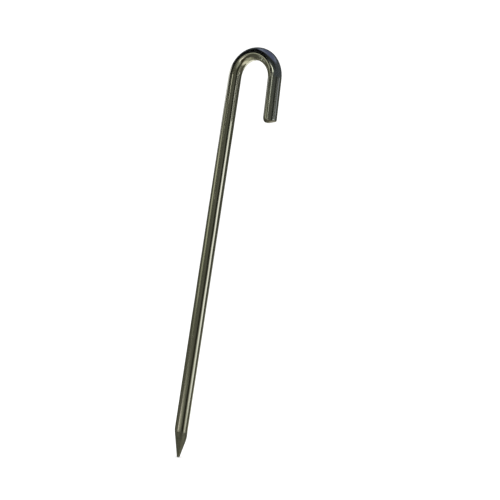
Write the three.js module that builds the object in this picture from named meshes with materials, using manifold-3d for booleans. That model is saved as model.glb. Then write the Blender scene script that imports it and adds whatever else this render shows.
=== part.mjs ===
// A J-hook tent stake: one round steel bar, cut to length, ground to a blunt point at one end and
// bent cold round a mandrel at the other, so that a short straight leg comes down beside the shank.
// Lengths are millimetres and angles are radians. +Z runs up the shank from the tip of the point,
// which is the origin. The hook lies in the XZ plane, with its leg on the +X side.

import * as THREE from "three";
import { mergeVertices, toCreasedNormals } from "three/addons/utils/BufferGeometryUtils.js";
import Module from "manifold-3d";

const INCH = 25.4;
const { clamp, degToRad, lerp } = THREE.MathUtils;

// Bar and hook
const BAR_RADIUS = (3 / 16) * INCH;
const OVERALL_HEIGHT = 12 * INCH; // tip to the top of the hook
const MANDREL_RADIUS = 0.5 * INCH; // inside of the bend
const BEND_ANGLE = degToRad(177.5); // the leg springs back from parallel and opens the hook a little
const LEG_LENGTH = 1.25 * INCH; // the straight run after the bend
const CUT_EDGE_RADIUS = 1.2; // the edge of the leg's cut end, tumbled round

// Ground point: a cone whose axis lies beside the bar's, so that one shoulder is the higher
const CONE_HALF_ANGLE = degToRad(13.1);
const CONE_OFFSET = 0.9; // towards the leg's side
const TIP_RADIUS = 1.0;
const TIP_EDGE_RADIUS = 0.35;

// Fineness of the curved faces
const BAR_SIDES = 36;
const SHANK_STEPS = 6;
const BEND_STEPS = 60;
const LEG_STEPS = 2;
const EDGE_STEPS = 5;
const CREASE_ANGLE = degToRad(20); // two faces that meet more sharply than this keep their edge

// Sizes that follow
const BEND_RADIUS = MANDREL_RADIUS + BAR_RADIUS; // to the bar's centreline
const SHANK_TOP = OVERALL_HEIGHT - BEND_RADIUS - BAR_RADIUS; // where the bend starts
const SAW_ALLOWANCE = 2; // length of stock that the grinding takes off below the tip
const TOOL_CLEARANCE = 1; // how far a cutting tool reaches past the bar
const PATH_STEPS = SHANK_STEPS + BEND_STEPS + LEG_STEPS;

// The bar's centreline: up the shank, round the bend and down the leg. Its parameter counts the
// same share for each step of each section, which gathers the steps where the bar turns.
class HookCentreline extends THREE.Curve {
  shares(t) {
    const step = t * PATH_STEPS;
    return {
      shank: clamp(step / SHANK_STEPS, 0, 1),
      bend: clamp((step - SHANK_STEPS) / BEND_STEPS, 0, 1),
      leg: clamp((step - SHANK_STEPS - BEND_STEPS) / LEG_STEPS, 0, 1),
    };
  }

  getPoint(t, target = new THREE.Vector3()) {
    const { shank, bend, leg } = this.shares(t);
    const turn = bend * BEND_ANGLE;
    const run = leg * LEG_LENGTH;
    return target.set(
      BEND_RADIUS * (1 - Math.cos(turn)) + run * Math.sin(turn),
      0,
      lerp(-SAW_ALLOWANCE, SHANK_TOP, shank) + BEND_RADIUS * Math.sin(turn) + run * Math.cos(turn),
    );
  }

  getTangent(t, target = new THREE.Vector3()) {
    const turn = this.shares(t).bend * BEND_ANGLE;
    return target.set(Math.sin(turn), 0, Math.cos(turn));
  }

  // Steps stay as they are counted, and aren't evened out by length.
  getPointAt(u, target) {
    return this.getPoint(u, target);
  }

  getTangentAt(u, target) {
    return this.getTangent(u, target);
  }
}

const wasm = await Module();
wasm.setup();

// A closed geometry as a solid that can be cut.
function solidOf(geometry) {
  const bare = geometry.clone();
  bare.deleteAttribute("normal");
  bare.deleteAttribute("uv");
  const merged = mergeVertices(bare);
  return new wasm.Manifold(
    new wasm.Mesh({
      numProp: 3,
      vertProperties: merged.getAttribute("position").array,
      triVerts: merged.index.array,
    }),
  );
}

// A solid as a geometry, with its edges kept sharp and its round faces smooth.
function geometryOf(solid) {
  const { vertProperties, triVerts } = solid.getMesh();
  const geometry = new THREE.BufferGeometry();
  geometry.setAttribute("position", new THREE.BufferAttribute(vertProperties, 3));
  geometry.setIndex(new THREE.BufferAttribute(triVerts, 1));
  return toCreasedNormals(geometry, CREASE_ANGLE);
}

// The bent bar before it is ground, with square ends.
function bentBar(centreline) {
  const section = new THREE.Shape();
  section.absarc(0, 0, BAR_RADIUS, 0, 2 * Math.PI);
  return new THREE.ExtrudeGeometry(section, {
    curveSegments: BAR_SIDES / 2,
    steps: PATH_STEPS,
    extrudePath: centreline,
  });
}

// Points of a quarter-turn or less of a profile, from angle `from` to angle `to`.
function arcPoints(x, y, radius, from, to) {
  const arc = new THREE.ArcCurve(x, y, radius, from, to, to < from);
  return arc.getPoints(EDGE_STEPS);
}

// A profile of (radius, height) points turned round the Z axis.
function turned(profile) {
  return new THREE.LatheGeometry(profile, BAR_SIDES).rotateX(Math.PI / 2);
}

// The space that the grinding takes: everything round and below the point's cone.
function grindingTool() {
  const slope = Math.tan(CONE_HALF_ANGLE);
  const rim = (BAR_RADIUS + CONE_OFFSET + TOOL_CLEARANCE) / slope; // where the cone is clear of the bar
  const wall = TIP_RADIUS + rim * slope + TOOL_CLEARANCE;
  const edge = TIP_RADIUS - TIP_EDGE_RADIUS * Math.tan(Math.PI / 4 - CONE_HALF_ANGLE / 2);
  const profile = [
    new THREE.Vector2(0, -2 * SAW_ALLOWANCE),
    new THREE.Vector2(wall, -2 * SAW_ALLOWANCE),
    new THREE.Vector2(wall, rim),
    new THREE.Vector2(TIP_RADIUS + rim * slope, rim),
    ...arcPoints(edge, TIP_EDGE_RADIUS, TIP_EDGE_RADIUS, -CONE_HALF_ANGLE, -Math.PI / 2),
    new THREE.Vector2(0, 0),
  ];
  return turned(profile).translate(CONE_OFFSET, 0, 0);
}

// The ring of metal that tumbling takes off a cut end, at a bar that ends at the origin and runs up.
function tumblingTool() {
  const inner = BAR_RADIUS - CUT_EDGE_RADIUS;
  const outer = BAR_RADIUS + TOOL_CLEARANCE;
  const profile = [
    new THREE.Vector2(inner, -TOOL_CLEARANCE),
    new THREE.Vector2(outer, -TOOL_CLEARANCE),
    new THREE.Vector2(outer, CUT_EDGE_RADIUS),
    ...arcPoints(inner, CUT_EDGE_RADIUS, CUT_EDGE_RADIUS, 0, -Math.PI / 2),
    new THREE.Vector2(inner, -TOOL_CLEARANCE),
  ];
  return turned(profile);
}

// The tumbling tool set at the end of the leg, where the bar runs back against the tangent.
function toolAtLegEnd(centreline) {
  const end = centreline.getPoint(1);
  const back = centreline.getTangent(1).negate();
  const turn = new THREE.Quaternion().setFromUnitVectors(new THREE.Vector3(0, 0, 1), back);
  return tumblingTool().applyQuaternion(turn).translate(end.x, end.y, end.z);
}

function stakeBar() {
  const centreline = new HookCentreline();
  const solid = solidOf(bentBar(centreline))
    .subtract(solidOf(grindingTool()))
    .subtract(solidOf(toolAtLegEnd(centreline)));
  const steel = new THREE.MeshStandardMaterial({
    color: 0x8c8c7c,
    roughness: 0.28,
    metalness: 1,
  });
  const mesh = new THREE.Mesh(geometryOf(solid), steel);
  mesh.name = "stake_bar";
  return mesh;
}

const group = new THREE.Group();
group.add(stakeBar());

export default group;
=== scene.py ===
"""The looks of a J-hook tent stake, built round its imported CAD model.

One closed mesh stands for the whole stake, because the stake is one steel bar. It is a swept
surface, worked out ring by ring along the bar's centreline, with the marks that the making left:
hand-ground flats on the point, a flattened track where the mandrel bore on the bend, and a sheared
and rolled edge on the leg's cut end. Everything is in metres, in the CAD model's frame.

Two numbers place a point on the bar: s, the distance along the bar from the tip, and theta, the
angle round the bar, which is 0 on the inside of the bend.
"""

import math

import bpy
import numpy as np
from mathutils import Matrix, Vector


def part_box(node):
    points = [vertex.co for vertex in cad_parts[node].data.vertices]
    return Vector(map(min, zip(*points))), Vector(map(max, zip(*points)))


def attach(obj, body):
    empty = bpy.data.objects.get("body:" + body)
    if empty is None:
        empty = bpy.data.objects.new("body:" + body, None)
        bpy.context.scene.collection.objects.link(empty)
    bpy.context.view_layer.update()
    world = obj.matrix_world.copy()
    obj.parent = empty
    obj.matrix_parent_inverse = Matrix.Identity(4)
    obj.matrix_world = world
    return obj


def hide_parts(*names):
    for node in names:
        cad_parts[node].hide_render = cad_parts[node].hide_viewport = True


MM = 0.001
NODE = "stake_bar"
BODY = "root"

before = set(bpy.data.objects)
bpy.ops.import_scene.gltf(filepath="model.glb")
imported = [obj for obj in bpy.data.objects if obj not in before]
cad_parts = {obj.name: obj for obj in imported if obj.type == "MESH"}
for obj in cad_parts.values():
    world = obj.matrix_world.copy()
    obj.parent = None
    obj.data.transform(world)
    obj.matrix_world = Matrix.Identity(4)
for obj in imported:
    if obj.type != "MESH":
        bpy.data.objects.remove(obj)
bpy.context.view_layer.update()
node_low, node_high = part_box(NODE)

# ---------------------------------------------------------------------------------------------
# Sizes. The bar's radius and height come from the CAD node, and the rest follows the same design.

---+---

- _Instructions for the task_
Reproduce only the lines from the one containing "and runs up." through the one containing "if empty is", inclusive of both.

- _Task response_
// The ring of metal that tumbling takes off a cut end, at a bar that ends at the origin and runs up.
function tumblingTool() {
  const inner = BAR_RADIUS - CUT_EDGE_RADIUS;
  const outer = BAR_RADIUS + TOOL_CLEARANCE;
  const profile = [
    new THREE.Vector2(inner, -TOOL_CLEARANCE),
    new THREE.Vector2(outer, -TOOL_CLEARANCE),
    new THREE.Vector2(outer, CUT_EDGE_RADIUS),
    ...arcPoints(inner, CUT_EDGE_RADIUS, CUT_EDGE_RADIUS, 0, -Math.PI / 2),
    new THREE.Vector2(inner, -TOOL_CLEARANCE),
  ];
  return turned(profile);
}

// The tumbling tool set at the end of the leg, where the bar runs back against the tangent.
function toolAtLegEnd(centreline) {
  const end = centreline.getPoint(1);
  const back = centreline.getTangent(1).negate();
  const turn = new THREE.Quaternion().setFromUnitVectors(new THREE.Vector3(0, 0, 1), back);
  return tumblingTool().applyQuaternion(turn).translate(end.x, end.y, end.z);
}

function stakeBar() {
  const centreline = new HookCentreline();
  const solid = solidOf(bentBar(centreline))
    .subtract(solidOf(grindingTool()))
    .subtract(solidOf(toolAtLegEnd(centreline)));
  const steel = new THREE.MeshStandardMaterial({
    color: 0x8c8c7c,
    roughness: 0.28,
    metalness: 1,
  });
  const mesh = new THREE.Mesh(geometryOf(solid), steel);
  mesh.name = "stake_bar";
  return mesh;
}

const group = new THREE.Group();
group.add(stakeBar());

export default group;
=== scene.py ===
"""The looks of a J-hook tent stake, built round its imported CAD model.

One closed mesh stands for the whole stake, because the stake is one steel bar. It is a swept
surface, worked out ring by ring along the bar's centreline, with the marks that the making left:
hand-ground flats on the point, a flattened track where the mandrel bore on the bend, and a sheared
and rolled edge on the leg's cut end. Everything is in metres, in the CAD model's frame.

Two numbers place a point on the bar: s, the distance along the bar from the tip, and theta, the
angle round the bar, which is 0 on the inside of the bend.
"""

import math

import bpy
import numpy as np
from mathutils import Matrix, Vector


def part_box(node):
    points = [vertex.co for vertex in cad_parts[node].data.vertices]
    return Vector(map(min, zip(*points))), Vector(map(max, zip(*points)))


def attach(obj, body):
    empty = bpy.data.objects.get("body:" + body)
    if empty is None:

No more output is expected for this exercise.